Prudent conclusionA panel of civilian experts advised the prosecution to drop its criminal investigation and charges against Samsung Electronics Vice Chairman Lee Jae-yong for violating the capital trade act in a corporate merger vital to his hereditary succession to the country’s most valuable company. The criminal investigation has been focused on illegitimacy in the merger of Samsung C&T and Cheil Industries in 2015 and Lee’s role.
The prosecution argues the reorganization scheme and irregularities during the process had been designed to help Lee’s smooth succession to the country’s top conglomerate after his father and chairman was hospitalized from a heart attack in 2014. It claims the accounting fraud and other illegalities were committed to draw the merger ratio favorably for Lee who had been informed of the entire proceeding. The prosecution has interviewed 110 employees of Samsung 430 times over the last 19 months and raided work sites more than 50 times. Still, an arrest warrant was denied by the court.
Samsung’s legal team has applied for an outside review — an institution established in 2018 to prevent abuse of the prosecution’s exclusive investigation power. A review board was organized eight times since, and the prosecution accepted its recommendations, albeit non-binding, every time.
The panel’s review last week on Samsung’s case took more than nine hours and examined the legal context, investigation process and economic conditions. Ten out of 13 panelists opposed an indictment of Lee. They disagreed that Samsung’s actions fell under fraudulent and unfair practices defined by the capital market act. It concluded that the prosecution won’t be able persuade the jury if the case includes civilian judgment.
The finding is recommendatory and advises the head prosecutor on the case to “respect” the review results. The prosecution could argue that the finding is unfair as the review is based on a 50-page summary of investigation reports spanning over 200,000 pages. The court has also advised the case be referred to the court since much of the evidence was already laid out.

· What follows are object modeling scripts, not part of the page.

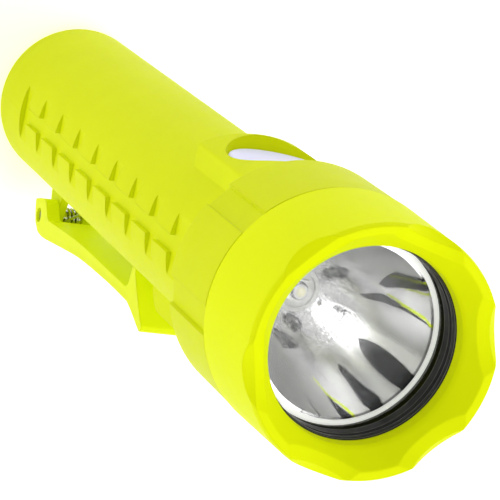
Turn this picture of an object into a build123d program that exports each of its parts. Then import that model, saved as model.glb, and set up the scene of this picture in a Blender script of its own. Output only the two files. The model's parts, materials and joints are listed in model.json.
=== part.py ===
from build123d import *
import math
import os

os.makedirs("parts", exist_ok=True)

# Hand-held firefighter flashlight, millimetres.
# The optical axis is +Z, the flat tail face is z = 0, the lamp shines towards +Z.
# The thumb button looks to -Y and the sprung belt clip sits on the +Y side.

# ---------------------------------------------------------------- driving sizes
body_r = 16.5            # grip tube, outside
tail_fillet = 2.2
shoulder_z = 134.8       # rear face of the head collar
bore_r = 14.5            # cell bore
bore_half_y = 12.5       # flats of the cell bore
bore_z0 = 3.0
cup_floor_z = 135.0
cup_r = 16.2             # lamp cup, inside
cup_out_r = 19.0         # lamp cup, outside, under the collar
collar_r = 21.9
collar_z1 = 152.9
neck_r = 18.42           # thread neck, over the crests
neck_z1 = 158.8
oring_r, oring_wire, oring_z = 17.72, 0.72, 154.6

# grip panels, one on each side
flat_x = 15.5            # chord plane of the panel
grip_z0, grip_z1 = 17.4, 123.6
channel_half = 1.6
pad_first_wall = 30.4    # head-side wall of the first pad
pad_pitch = 12.31
pad_len = 8.4
pad_count = 8

# button boss
boss_r, boss_half_x, boss_z0 = 19.8, 11.0, 107.2
btn_z = 118.7
dish_r, dish_floor_r = 9.75, 9.45
dish_floor_y = -16.9
pocket_y = -14.5
btn_r, btn_top_y, btn_bot_y = 8.9, -17.4, -15.9
stem_r, stem_end_y = 2.3, -12.6
btn_travel = 1.2

# rear rail
rail_half_x, rail_y, rail_z0 = 7.0, 19.0, 89.0

# bezel
bez_z0 = 153.1
bez_r0, bez_r1 = 22.0, 21.45
crown_z = 173.7
rim_in_r, rim_out_r = 19.75, 21.25
lip_r, lip_z0, lip_z1 = 16.6, 167.3, 169.85
bez_bore_r = 18.5
scallops = 6
scallop_first = 14.7
# (r, z) of a scallop's middle: inner toe, rim, and foot on the side wall
scallop_toe, scallop_rim, scallop_foot = (18.1, 171.35), (20.1, 172.35), (21.6, 170.9)
scallop_in_r, scallop_out_r = 15.0, 12.0
thread_pitch = 3.0

# lamp pack
focus_z, focal = 139.0, 2.3
refl_mouth_r, refl_z0, refl_z1 = 14.9, 138.4, 160.8
lens_r, lens_z0, lens_z1 = 18.1, 160.95, 162.7
gasket_in_r, gasket_out_r, gasket_z0, gasket_z1 = 16.3, 18.25, 162.75, 167.25

# clip
clip_half = 7.0
pin_y, pin_z, pin_r = 22.6, 13.6, 1.5
clip_gap = 0.3

# cells
cell_r, cell_len, nub_r, nub_h = 7.0, 50.5, 2.7, 1.3
cell_x = 7.15


def yz(x=0.0):
    """Sketch plane with local x along +Y and local y along +Z, facing +X."""
    return Plane(origin=(x, 0, 0), x_dir=(0, 1, 0), z_dir=(1, 0, 0))


# profile plane of turned pieces: local x is radius, local y is height
turned = Plane(origin=(0, 0, 0), x_dir=(1, 0, 0), z_dir=(0, -1, 0))

# ================================================================ body shell
with BuildPart() as body_shell:
    with BuildSketch(Plane.XY):
        Circle(body_r)
    extrude(amount=shoulder_z)
    fillet(body_shell.edges().sort_by(Axis.Z)[0], tail_fillet)
    # button boss: a thick pad with straight side walls and a crowned top
    with BuildSketch(Plane.XY.offset(boss_z0)):
        Circle(boss_r)
        with Locations((0, -boss_r / 2 - 1)):
            Rectangle(2 * boss_half_x, boss_r + 2, mode=Mode.INTERSECT)
    extrude(amount=shoulder_z - boss_z0)
    boss_long = (
        body_shell.edges().filter_by(Axis.Z)
        .filter_by(lambda e: abs(abs(e.center().X) - boss_half_x) < 0.05
                   and e.center().Y < -boss_r * 0.75)
    )
    fillet(boss_long, 0.8)
    with BuildSketch(yz(-12)):
        with BuildLine():
            Polyline((-22, boss_z0 - 0.1), (-18.2, boss_z0 - 0.1), (-22, boss_z0 + 2.8), close=True)
        make_face()
    extrude(amount=24, mode=Mode.SUBTRACT)
    # rear rail from the collar back to the tip of the clip
    with BuildSketch(yz(-rail_half_x)):
        with BuildLine():
            Polyline((10, rail_z0), (body_r - 0.6, rail_z0), (rail_y - 0.9, rail_z0 + 2.2),
                     (rail_y, rail_z0 + 4.0), (rail_y, shoulder_z), (10, shoulder_z), close=True)
        make_face()
    extrude(amount=2 * rail_half_x)
    # lamp cup and thread neck
    with BuildSketch(Plane.XY.offset(shoulder_z)):
        Circle(cup_out_r)
    extrude(amount=collar_z1 - shoulder_z)
    with BuildSketch(Plane.XY.offset(collar_z1)):
        Circle(neck_r)
    extrude(amount=neck_z1 - collar_z1)
    with BuildSketch(Plane.XY.offset(oring_z - 0.8)):
        Circle(neck_r + 1)
        Circle(oring_r - oring_wire - 0.02, mode=Mode.SUBTRACT)
    extrude(amount=1.6, mode=Mode.SUBTRACT)
    # two ears that carry the clip's pin
    for sx in (-1, 1):
        with BuildSketch(yz(sx * 3.05 - 0.85)):
            with BuildLine():
                Polyline((14.0, pin_z - 4.6), (body_r + 0.3, pin_z - 4.2), (pin_y, pin_z - 2.2),
                         (pin_y, pin_z + 2.2), (body_r + 0.3, pin_z + 4.2), (14.0, pin_z + 4.6), close=True)
            make_face()
            with Locations((pin_y, pin_z)):
                Circle(2.2)
        extrude(amount=1.7)
    with Locations(Location((0, pin_y, pin_z), (0, 90, 0))):
        Cylinder(pin_r, 12, mode=Mode.SUBTRACT)
    # grip panels: a chord flat that leaves raised pads along a centre channel
    for sx in (-1, 1):
        with BuildSketch(Plane(origin=(sx * flat_x, 0, 0), x_dir=(0, 1, 0), z_dir=(sx, 0, 0))) as grip:
            v = sx  # local y of this plane runs along sx * Z
            with Locations((0, v * (grip_z0 + grip_z1) / 2)):
                Rectangle(2 * channel_half, grip_z1 - grip_z0)
            gaps = [(grip_z0, pad_first_wall - pad_len)]
            for k in range(pad_count - 1):
                wall = pad_first_wall + k * pad_pitch
                gaps.append((wall, wall + pad_pitch - pad_len))
            gaps.append((pad_first_wall + (pad_count - 1) * pad_pitch, grip_z1))
            for lo, hi in gaps:
                with Locations((0, v * (lo + hi) / 2)):
                    Rectangle(14, hi - lo)
            inner = grip.vertices().filter_by(
                lambda p: abs(abs((p.Y)) - channel_half) < 0.01
                and grip_z0 + 1 < p.Z < grip_z1 - 1)
            fillet(inner, 0.7)
        extrude(amount=3, mode=Mode.SUBTRACT)
    # cell bore and lamp cup
    with BuildSketch(Plane.XY.offset(bore_z0)):
        Circle(bore_r)
        Rectangle(2 * bore_r + 2, 2 * bore_half_y, mode=Mode.INTERSECT)
    extrude(amount=cup_floor_z - bore_z0 + 0.5, mode=Mode.SUBTRACT)
    with BuildSketch(Plane.XY.offset(cup_floor_z)):
        Circle(cup_r)
    extrude(amount=neck_z1 - cup_floor_z + 1, mode=Mode.SUBTRACT)
    # thumb dish, button pocket, stem hole and seal seat
    with BuildSketch(Plane(origin=(0, dish_floor_y, btn_z), x_dir=(1, 0, 0), z_dir=(0, -1, 0))):
        Circle(dish_floor_r)
    with BuildSketch(Plane(origin=(0, -21.2, btn_z), x_dir=(1, 0, 0), z_dir=(0, -1, 0))):
        Circle(dish_r)
    loft(mode=Mode.SUBTRACT)
    with BuildSketch(Plane(origin=(0, dish_floor_y, btn_z), x_dir=(1, 0, 0), z_dir=(0, 1, 0))):
        Circle(btn_r + 0.3)
    extrude(amount=pocket_y - dish_floor_y, mode=Mode.SUBTRACT)
    with BuildSketch(Plane(origin=(0, pocket_y, btn_z), x_dir=(1, 0, 0), z_dir=(0, 1, 0))):
        Circle(4.0)
    extrude(amount=1.2, mode=Mode.SUBTRACT)
    with BuildSketch(Plane(origin=(0, pocket_y, btn_z), x_dir=(1, 0, 0), z_dir=(0, 1, 0))):
        Circle(stem_r + 0.35)
    extrude(amount=4.0, mode=Mode.SUBTRACT)
body_shell.part.label = "body_shell"
export_step(body_shell.part, "parts/body_shell.step")

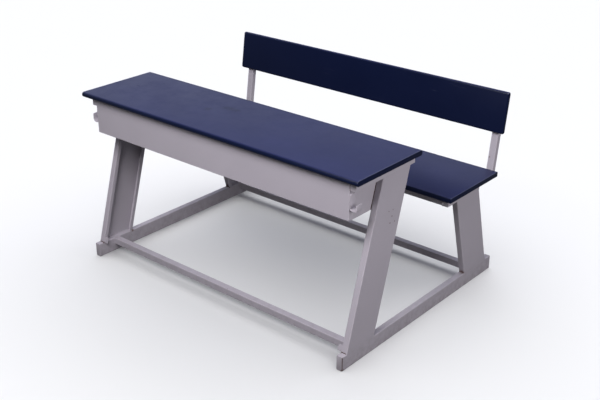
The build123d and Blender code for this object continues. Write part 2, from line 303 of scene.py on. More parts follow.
def object_place(tree):
    """A point's place in the frame."""
    return add(tree, "ShaderNodeTexCoord").outputs["Object"]


def face_direction(tree):
    """The X, Y and Z parts of the way that a face looks."""
    normal = add(tree, "ShaderNodeNewGeometry").outputs["Normal"]
    return add(tree, "ShaderNodeSeparateXYZ", None, {0: normal}).outputs


def start_group(name, inputs, outputs):
    """An empty node group with named sockets: its tree, its inputs and its output node."""
    tree = bpy.data.node_groups.new(name, "ShaderNodeTree")
    for socket, default in inputs.items():
        made = tree.interface.new_socket(socket, in_out="INPUT", socket_type="NodeSocketFloat")
        made.default_value = default
    for socket in outputs:
        tree.interface.new_socket(socket, in_out="OUTPUT", socket_type="NodeSocketFloat")
    return tree, tree.nodes.new("NodeGroupInput").outputs, tree.nodes.new("NodeGroupOutput")


def finish_group(tree, output_node, results):
    """Links a group's results to its outputs."""
    for socket, value in results.items():
        tree.links.new(value, output_node.inputs[socket])


def use_group(tree, name, inputs):
    """Places a node group in a material and returns its outputs."""
    return add(tree, "ShaderNodeGroup", {"node_tree": bpy.data.node_groups[name]}, inputs).outputs


def make_paint_skin_group():
    """Orange peel, faint roller streaks and slow shade changes of a sprayed or rolled coat."""
    tree, given, out = start_group(
        "Paint Skin", {"Peel Scale": 420.0, "Streak Scale": 26.0, "Shade Scale": 5.0}, ("Height", "Shade")
    )
    place = object_place(tree)
    peel = noise(tree, place, given["Peel Scale"], 2.0)
    streaks = noise(tree, stretched(tree, place, (1.0, 7.0, 7.0)), given["Streak Scale"], 4.0, 0.6)
    shade = noise(tree, place, given["Shade Scale"], 4.0, 0.6)
    height = maths(tree, "MULTIPLY_ADD", peel, 0.6, product(tree, streaks, 0.4))
    finish_group(tree, out, {"Height": height, "Shade": shade})


def make_edge_wear_group():
    """Mask of the outer edges, broken up by noise."""
    tree, given, out = start_group(
        "Edge Wear", {"Radius": 0.0015, "Amount": 0.5, "Breakup": 60.0}, ("Mask",)
    )
    rounded = add(tree, "ShaderNodeBevel", {"samples": 4}, {"Radius": given["Radius"]})
    flat = add(tree, "ShaderNodeNewGeometry").outputs["Normal"]
    dot = add(
        tree, "ShaderNodeVectorMath", {"operation": "DOT_PRODUCT"}, {0: rounded.outputs[0], 1: flat}
    )
    turned = maths(tree, "SUBTRACT", 1.0, dot.outputs["Value"], clamp=True)
    patches = noise(tree, object_place(tree), given["Breakup"], 5.0, 0.65)
    threshold = maths(tree, "SUBTRACT", 1.0, given["Amount"])
    past = maths(tree, "SUBTRACT", patches, threshold, clamp=True)
    broken = maths(tree, "MULTIPLY", past, 6.0, clamp=True)
    finish_group(tree, out, {"Mask": product(tree, ramp(tree, turned, 0.02, 0.12), broken)})


def make_scratch_group():
    """Fine straight scratches in three directions, in sparse patches."""
    tree, given, out = start_group("Scratches", {"Scale": 6.0, "Amount": 0.3}, ("Mask",))
    place = object_place(tree)
    lines = 0.0
    for turn, stretch in ((0.35, 26.0), (-0.9, 34.0), (1.35, 22.0)):
        along = stretched(tree, place, (1.0, stretch, stretch), (0.0, turn, turn))
        line = ramp(tree, noise(tree, along, given["Scale"], 2.0), 0.71, 0.76)
        lines = maths(tree, "MAXIMUM", line, lines)
    patches = noise(tree, place, 11.0, 3.0, 0.6)
    threshold = maths(tree, "SUBTRACT", 1.0, given["Amount"])
    shown = ramp(tree, maths(tree, "SUBTRACT", patches, threshold), -0.04, 0.04)
    finish_group(tree, out, {"Mask": product(tree, lines, shown)})


def make_dust_group():
    """Fine dust on faces that look up, grime near the floor, and painted shadow just below a height, under
    the desk top.
    """
    inputs = {"Scale": 18.0, "Floor Height": 0.06, "Top Height": 0.6}
    tree, given, out = start_group("Dust", inputs, ("Up", "Dust", "Grime", "Stain"))
    shade_depth, shade_fade, shade_ragged = 0.010, 0.003, 0.006
    place = object_place(tree)
    clouds = noise(tree, place, given["Scale"], 6.0, 0.7)
    up = ramp(tree, face_direction(tree)["Z"], 0.3, 1.0)
    dust = product(tree, up, ramp(tree, clouds, 0.35, 0.75))
    height = add(tree, "ShaderNodeSeparateXYZ", None, {0: place}).outputs["Z"]
    low = maths(tree, "SUBTRACT", 1.0, maths(tree, "DIVIDE", height, given["Floor Height"]), clamp=True)
    ragged = noise(tree, place, 45.0, 5.0, 0.7)
    grime = product(tree, low, ramp(tree, ragged, 0.3, 0.8))
    # Painted shadow: a darker band just below the desk top's height, ragged at its lower edge
    uneven = maths(tree, "MULTIPLY_ADD", ragged, shade_ragged, height)
    start = maths(tree, "SUBTRACT", given["Top Height"], shade_depth)
    under_top_shade = ramp(tree, uneven, start, maths(tree, "ADD", given["Top Height"], shade_fade))
    finish_group(tree, out, {"Up": up, "Dust": dust, "Grime": grime, "Stain": under_top_shade})


def make_speck_group():
    """Small round specks, such as chips in paint, where only a few cells in a hundred hold one."""
    tree, given, out = start_group("Specks", {"Scale": 90.0, "Size": 0.16, "Amount": 0.04}, ("Mask",))
    cells = add(
        tree, "ShaderNodeTexVoronoi", None, {"Vector": object_place(tree), "Scale": given["Scale"]}
    )
    chance = add(tree, "ShaderNodeSeparateColor", None, {0: cells.outputs["Color"]}).outputs[0]
    chosen = maths(tree, "LESS_THAN", chance, given["Amount"])
    away = maths(tree, "DIVIDE", cells.outputs["Distance"], given["Size"])
    finish_group(tree, out, {"Mask": product(tree, chosen, fall(tree, away, 0.7, 1.0))})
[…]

But the prosecution could face a dilemma in pressing ahead with the criminal case. The laws to weaken the investigative power of the prosecution due to its past abusive practices have passed the legislature. The prosecution’s will for self-reform could be questioned at a time when it is sparring with the Justice Ministry if it ignores an institution it established for self-checking. It is the time for the prosecution to reach a prudent conclusion.